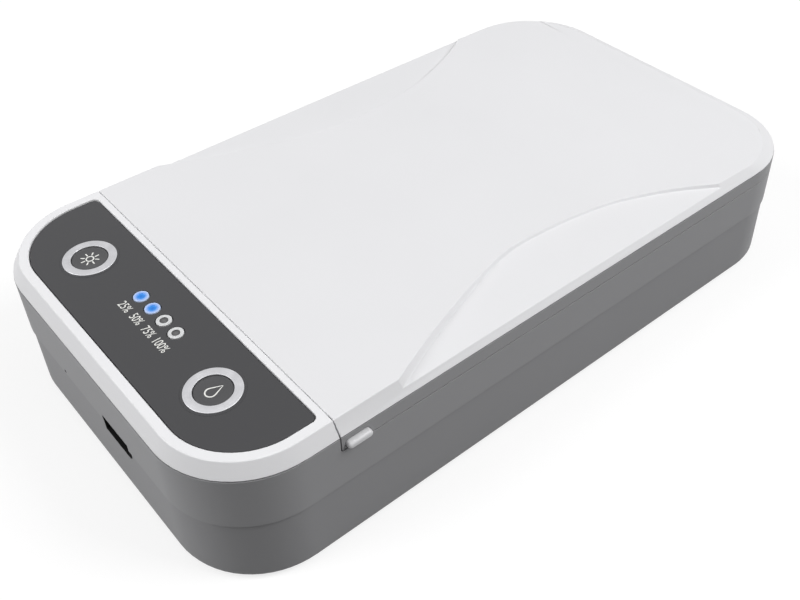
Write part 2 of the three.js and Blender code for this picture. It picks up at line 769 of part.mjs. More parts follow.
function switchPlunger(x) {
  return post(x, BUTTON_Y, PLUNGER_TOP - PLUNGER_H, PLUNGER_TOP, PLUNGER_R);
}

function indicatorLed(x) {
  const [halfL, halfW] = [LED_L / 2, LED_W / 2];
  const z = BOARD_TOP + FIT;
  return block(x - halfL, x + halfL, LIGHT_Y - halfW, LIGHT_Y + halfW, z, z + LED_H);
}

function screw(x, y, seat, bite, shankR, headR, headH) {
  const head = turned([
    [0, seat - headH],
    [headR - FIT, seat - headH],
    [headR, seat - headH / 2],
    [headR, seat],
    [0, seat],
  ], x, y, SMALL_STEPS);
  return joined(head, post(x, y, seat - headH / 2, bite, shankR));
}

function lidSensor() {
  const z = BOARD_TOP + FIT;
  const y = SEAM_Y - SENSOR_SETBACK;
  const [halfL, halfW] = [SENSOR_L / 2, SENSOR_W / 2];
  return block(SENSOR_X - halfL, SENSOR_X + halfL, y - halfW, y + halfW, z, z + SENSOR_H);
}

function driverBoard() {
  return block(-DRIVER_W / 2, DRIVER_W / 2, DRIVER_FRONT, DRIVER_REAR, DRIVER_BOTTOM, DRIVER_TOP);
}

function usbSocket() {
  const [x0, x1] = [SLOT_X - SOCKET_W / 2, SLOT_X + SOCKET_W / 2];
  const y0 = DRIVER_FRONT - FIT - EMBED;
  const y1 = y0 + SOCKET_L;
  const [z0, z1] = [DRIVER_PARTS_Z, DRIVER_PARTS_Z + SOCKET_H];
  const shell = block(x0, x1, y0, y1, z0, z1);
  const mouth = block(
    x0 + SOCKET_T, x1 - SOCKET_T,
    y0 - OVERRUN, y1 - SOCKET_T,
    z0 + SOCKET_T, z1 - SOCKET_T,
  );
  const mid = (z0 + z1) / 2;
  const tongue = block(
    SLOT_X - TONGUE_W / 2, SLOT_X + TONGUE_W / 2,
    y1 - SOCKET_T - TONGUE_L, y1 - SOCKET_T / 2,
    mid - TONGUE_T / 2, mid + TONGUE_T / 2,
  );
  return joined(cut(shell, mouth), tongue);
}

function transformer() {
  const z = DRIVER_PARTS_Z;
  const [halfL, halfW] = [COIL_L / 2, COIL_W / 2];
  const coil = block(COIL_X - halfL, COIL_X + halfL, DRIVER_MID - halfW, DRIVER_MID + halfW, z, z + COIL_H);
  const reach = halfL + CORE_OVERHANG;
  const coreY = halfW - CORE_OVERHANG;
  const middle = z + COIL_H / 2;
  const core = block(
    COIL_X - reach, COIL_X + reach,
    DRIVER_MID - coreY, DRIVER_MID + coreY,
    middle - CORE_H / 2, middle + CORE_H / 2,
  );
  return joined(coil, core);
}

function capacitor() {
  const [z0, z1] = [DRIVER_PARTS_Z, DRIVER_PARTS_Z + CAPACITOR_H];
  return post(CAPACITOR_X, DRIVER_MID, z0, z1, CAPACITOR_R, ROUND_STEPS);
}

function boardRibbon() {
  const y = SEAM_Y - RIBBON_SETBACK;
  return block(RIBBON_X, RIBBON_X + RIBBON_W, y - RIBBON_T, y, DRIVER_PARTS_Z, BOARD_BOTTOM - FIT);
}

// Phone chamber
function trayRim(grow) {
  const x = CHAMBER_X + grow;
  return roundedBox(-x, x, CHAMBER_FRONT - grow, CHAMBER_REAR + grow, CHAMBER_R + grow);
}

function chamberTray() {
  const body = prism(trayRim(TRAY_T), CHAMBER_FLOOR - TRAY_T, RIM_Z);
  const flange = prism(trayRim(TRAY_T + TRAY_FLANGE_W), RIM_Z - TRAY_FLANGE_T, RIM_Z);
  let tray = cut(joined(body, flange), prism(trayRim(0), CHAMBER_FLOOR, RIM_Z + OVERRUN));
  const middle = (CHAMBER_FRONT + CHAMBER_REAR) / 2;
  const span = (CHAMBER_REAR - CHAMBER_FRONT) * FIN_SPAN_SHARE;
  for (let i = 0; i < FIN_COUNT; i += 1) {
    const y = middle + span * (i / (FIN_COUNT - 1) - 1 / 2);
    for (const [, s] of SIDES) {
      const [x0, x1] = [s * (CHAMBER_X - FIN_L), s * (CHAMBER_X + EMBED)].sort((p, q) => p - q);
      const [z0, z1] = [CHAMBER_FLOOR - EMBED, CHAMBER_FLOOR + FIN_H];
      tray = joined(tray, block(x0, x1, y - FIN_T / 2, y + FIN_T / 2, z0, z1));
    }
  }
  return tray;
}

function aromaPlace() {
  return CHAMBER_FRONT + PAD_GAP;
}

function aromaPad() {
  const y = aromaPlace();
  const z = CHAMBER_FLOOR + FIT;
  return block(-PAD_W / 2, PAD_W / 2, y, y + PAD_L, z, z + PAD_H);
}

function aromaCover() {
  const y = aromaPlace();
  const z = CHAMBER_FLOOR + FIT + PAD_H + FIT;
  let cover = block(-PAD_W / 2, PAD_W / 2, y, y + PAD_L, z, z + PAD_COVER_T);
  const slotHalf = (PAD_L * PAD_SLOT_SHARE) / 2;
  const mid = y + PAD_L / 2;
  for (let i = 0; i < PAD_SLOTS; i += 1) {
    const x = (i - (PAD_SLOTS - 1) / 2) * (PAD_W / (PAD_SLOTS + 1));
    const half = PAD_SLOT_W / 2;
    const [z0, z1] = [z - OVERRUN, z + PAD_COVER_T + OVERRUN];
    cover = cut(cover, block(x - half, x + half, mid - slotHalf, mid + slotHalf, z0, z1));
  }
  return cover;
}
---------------
What is being asked » Write the whole listing out again. Keep every line exactly as it is.

Correct answer »
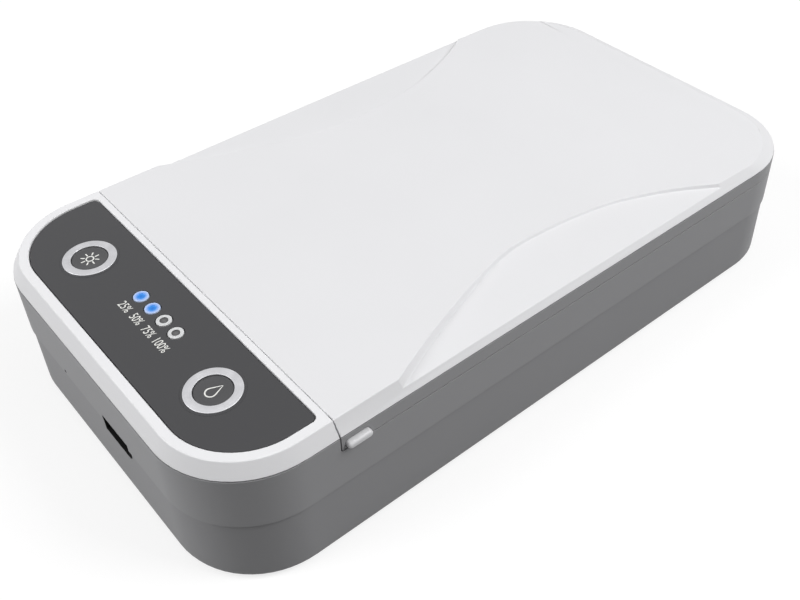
Write part 2 of the three.js and Blender code for this picture. It picks up at line 769 of part.mjs. More parts follow.
function switchPlunger(x) {
  return post(x, BUTTON_Y, PLUNGER_TOP - PLUNGER_H, PLUNGER_TOP, PLUNGER_R);
}

function indicatorLed(x) {
  const [halfL, halfW] = [LED_L / 2, LED_W / 2];
  const z = BOARD_TOP + FIT;
  return block(x - halfL, x + halfL, LIGHT_Y - halfW, LIGHT_Y + halfW, z, z + LED_H);
}

function screw(x, y, seat, bite, shankR, headR, headH) {
  const head = turned([
    [0, seat - headH],
    [headR - FIT, seat - headH],
    [headR, seat - headH / 2],
    [headR, seat],
    [0, seat],
  ], x, y, SMALL_STEPS);
  return joined(head, post(x, y, seat - headH / 2, bite, shankR));
}

function lidSensor() {
  const z = BOARD_TOP + FIT;
  const y = SEAM_Y - SENSOR_SETBACK;
  const [halfL, halfW] = [SENSOR_L / 2, SENSOR_W / 2];
  return block(SENSOR_X - halfL, SENSOR_X + halfL, y - halfW, y + halfW, z, z + SENSOR_H);
}

function driverBoard() {
  return block(-DRIVER_W / 2, DRIVER_W / 2, DRIVER_FRONT, DRIVER_REAR, DRIVER_BOTTOM, DRIVER_TOP);
}

function usbSocket() {
  const [x0, x1] = [SLOT_X - SOCKET_W / 2, SLOT_X + SOCKET_W / 2];
  const y0 = DRIVER_FRONT - FIT - EMBED;
  const y1 = y0 + SOCKET_L;
  const [z0, z1] = [DRIVER_PARTS_Z, DRIVER_PARTS_Z + SOCKET_H];
  const shell = block(x0, x1, y0, y1, z0, z1);
  const mouth = block(
    x0 + SOCKET_T, x1 - SOCKET_T,
    y0 - OVERRUN, y1 - SOCKET_T,
    z0 + SOCKET_T, z1 - SOCKET_T,
  );
  const mid = (z0 + z1) / 2;
  const tongue = block(
    SLOT_X - TONGUE_W / 2, SLOT_X + TONGUE_W / 2,
    y1 - SOCKET_T - TONGUE_L, y1 - SOCKET_T / 2,
    mid - TONGUE_T / 2, mid + TONGUE_T / 2,
  );
  return joined(cut(shell, mouth), tongue);
}

function transformer() {
  const z = DRIVER_PARTS_Z;
  const [halfL, halfW] = [COIL_L / 2, COIL_W / 2];
  const coil = block(COIL_X - halfL, COIL_X + halfL, DRIVER_MID - halfW, DRIVER_MID + halfW, z, z + COIL_H);
  const reach = halfL + CORE_OVERHANG;
  const coreY = halfW - CORE_OVERHANG;
  const middle = z + COIL_H / 2;
  const core = block(
    COIL_X - reach, COIL_X + reach,
    DRIVER_MID - coreY, DRIVER_MID + coreY,
    middle - CORE_H / 2, middle + CORE_H / 2,
  );
  return joined(coil, core);
}

function capacitor() {
  const [z0, z1] = [DRIVER_PARTS_Z, DRIVER_PARTS_Z + CAPACITOR_H];
  return post(CAPACITOR_X, DRIVER_MID, z0, z1, CAPACITOR_R, ROUND_STEPS);
}

function boardRibbon() {
  const y = SEAM_Y - RIBBON_SETBACK;
  return block(RIBBON_X, RIBBON_X + RIBBON_W, y - RIBBON_T, y, DRIVER_PARTS_Z, BOARD_BOTTOM - FIT);
}

// Phone chamber
function trayRim(grow) {
  const x = CHAMBER_X + grow;
  return roundedBox(-x, x, CHAMBER_FRONT - grow, CHAMBER_REAR + grow, CHAMBER_R + grow);
}

function chamberTray() {
  const body = prism(trayRim(TRAY_T), CHAMBER_FLOOR - TRAY_T, RIM_Z);
  const flange = prism(trayRim(TRAY_T + TRAY_FLANGE_W), RIM_Z - TRAY_FLANGE_T, RIM_Z);
  let tray = cut(joined(body, flange), prism(trayRim(0), CHAMBER_FLOOR, RIM_Z + OVERRUN));
  const middle = (CHAMBER_FRONT + CHAMBER_REAR) / 2;
  const span = (CHAMBER_REAR - CHAMBER_FRONT) * FIN_SPAN_SHARE;
  for (let i = 0; i < FIN_COUNT; i += 1) {
    const y = middle + span * (i / (FIN_COUNT - 1) - 1 / 2);
    for (const [, s] of SIDES) {
      const [x0, x1] = [s * (CHAMBER_X - FIN_L), s * (CHAMBER_X + EMBED)].sort((p, q) => p - q);
      const [z0, z1] = [CHAMBER_FLOOR - EMBED, CHAMBER_FLOOR + FIN_H];
      tray = joined(tray, block(x0, x1, y - FIN_T / 2, y + FIN_T / 2, z0, z1));
    }
  }
  return tray;
}

function aromaPlace() {
  return CHAMBER_FRONT + PAD_GAP;
}

function aromaPad() {
  const y = aromaPlace();
  const z = CHAMBER_FLOOR + FIT;
  return block(-PAD_W / 2, PAD_W / 2, y, y + PAD_L, z, z + PAD_H);
}

function aromaCover() {
  const y = aromaPlace();
  const z = CHAMBER_FLOOR + FIT + PAD_H + FIT;
  let cover = block(-PAD_W / 2, PAD_W / 2, y, y + PAD_L, z, z + PAD_COVER_T);
  const slotHalf = (PAD_L * PAD_SLOT_SHARE) / 2;
  const mid = y + PAD_L / 2;
  for (let i = 0; i < PAD_SLOTS; i += 1) {
    const x = (i - (PAD_SLOTS - 1) / 2) * (PAD_W / (PAD_SLOTS + 1));
    const half = PAD_SLOT_W / 2;
    const [z0, z1] = [z - OVERRUN, z + PAD_COVER_T + OVERRUN];
    cover = cut(cover, block(x - half, x + half, mid - slotHalf, mid + slotHalf, z0, z1));
  }
  return cover;
}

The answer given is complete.